Is there some way to get zsh to complete long flag names on the command line?
$ command --reall<tab>
$ command --really-long-flag-name
Seems like a zshy thing to do.
The short answer is yes, or course it can.
To turn on zsh’s completion system, you need to do the following – probably in a startup file like your ~/.zshrc
:
autoload -U compinit && compinit
On most modern Unix-like systems, once you do that you ought to find that many commands already have their flags and parameters completed, because zsh ships with a library of completion functions for common Unix commands and utilities. This library ought to be installed in a location like /usr/local/share/zsh/function
(or similar, depending on your system) and consists of a bunch of scripts with filenames starting in a _
character, each of which defines the completion for a specific command.
If a command or utility you’re interested in is not yet completed correctly by zsh, you have several options:
Look into the zsh-completions package. (It may well be installable by your operating system or distribution’s package manager.)

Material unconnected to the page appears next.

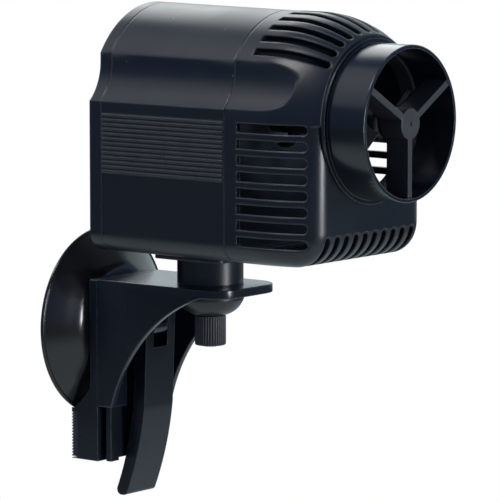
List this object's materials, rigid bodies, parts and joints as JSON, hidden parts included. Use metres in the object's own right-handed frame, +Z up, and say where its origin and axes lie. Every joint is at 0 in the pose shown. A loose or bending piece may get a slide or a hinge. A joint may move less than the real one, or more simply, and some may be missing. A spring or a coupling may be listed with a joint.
{
  "type": "wave maker pump",
  "caption": "Submersible wave maker pump with slotted intake housing, guarded round outlet nozzle, swivel bracket and lever-locked suction cup mount.",
  "frame": {"origin": "centre of the suction cup's rim, in the plane of the glass it is stuck to", "axes": "+Z up, +Y into the glass, -Y the way the water leaves the nozzle, X across the width"},
  "size_m": [0.0734, 0.141, 0.183],
  "materials": {
    "black_plastic": "semi-gloss moulded",
    "black_rubber": "glossy moulded",
    "gland_rubber": "matt moulded",
    "stud_steel": "stainless",
    "pin_steel": "stainless",
    "shaft_ceramic": "polished ceramic",
    "bush_rubber": "matt",
    "washer_ceramic": "polished ceramic",
    "magnet_ferrite": "ground ferrite",
    "core_steel": "stacked laminations",
    "winding_copper": "enamelled copper",
    "potting_resin": "cast resin",
    "bobbin_plastic": "moulded",
    "impeller_plastic": "moulded",
    "stem_plastic": "moulded"
  },
  "bodies": {
    "mount_base": {"suction_cup": "black_rubber", "toothed_rail": "black_plastic"},
    "stem": {"cup_stem": "stem_plastic", "pivot_pin": "pin_steel"},
    "lock_lever": {"lever": "black_plastic"},
    "bracket": {"support_bracket": "black_plastic"},
    "pump": {"swivel_foot": "black_plastic", "clamp_stud": "stud_steel", "motor_housing": "black_plastic", "rear_cover": "black_plastic", "cable_gland": "gland_rubber", "front_cover": "black_plastic", "outlet_nozzle": "black_plastic", "rotor_shaft": "shaft_ceramic", "rear_bush": "bush_rubber", "front_bush": "bush_rubber", "stator_core": "core_steel", "bobbin_right": "bobbin_plastic", "bobbin_left": "bobbin_plastic", "winding_right": "winding_copper", "winding_left": "winding_copper", "potting_block": "potting_resin"},
    "clamp_washer": {"bowl_washer": "black_plastic"},
    "clamp_nut": {"knurled_nut": "black_plastic"},
    "rotor": {"magnet_rotor": "magnet_ferrite", "impeller": "impeller_plastic", "thrust_washer": "washer_ceramic"}
  },
  "joints": [
    {"name": "stem_slide", "type": "slide", "parent": "mount_base", "child": "stem", "axis": [0, 1, 0], "range_m": [0, 0.0022], "deforming": ["suction_cup"]},
    {"name": "lever_flip", "type": "hinge", "parent": "stem", "child": "lock_lever", "pos_m": [0, -0.0246, 0], "axis": [-1, 0, 0], "range_deg": [0, 65]},
    {"name": "bracket_lift", "type": "slide", "parent": "mount_base", "child": "bracket", "axis": [0, 0, 1], "range_m": [0, 0.046]},
    {"name": "pump_swivel", "type": "hinge", "parent": "bracket", "child": "pump", "pos_m": [0, -0.0515, 0.018], "axis": [0, 0, 1], "range_deg": [-90, 90]},
    {"name": "washer_slide", "type": "slide", "parent": "pump", "child": "clamp_washer", "axis": [0, 0, -1], "range_m": [0, 0.002]},
    {"name": "nut_turn", "type": "hinge", "parent": "clamp_washer", "child": "clamp_nut", "pos_m": [0, -0.0515, 0.002], "axis": [0, 0, -1], "range_deg": [0, 721]},
    {"name": "rotor_spin", "type": "hinge", "parent": "pump", "child": "rotor", "pos_m": [0, -0.1, 0.081], "axis": [0, -1, 0], "continuous": true}
  ],
  "couplings": [
    {"joint": "stem_slide", "follows": "lever_flip", "m_per_rad": 0.0019392},
    {"joint": "nut_turn", "follows": "washer_slide", "rad_per_m": 6283.2}
  ]
}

Read the documentation for the tool you wish to have completion. Many Unix utilities ship with completion scripts for bash and/or zsh, or with some way of generating completion scripts.
If all else fails, read the documentation on zsh’s completion system (or find a good book or online tutorial) and write it yourself. This can — obviously — be non-trivial!
Reading that zsh documentation might also show you how to do other things that you may not even know yet that you want, like turning on menu-based completion.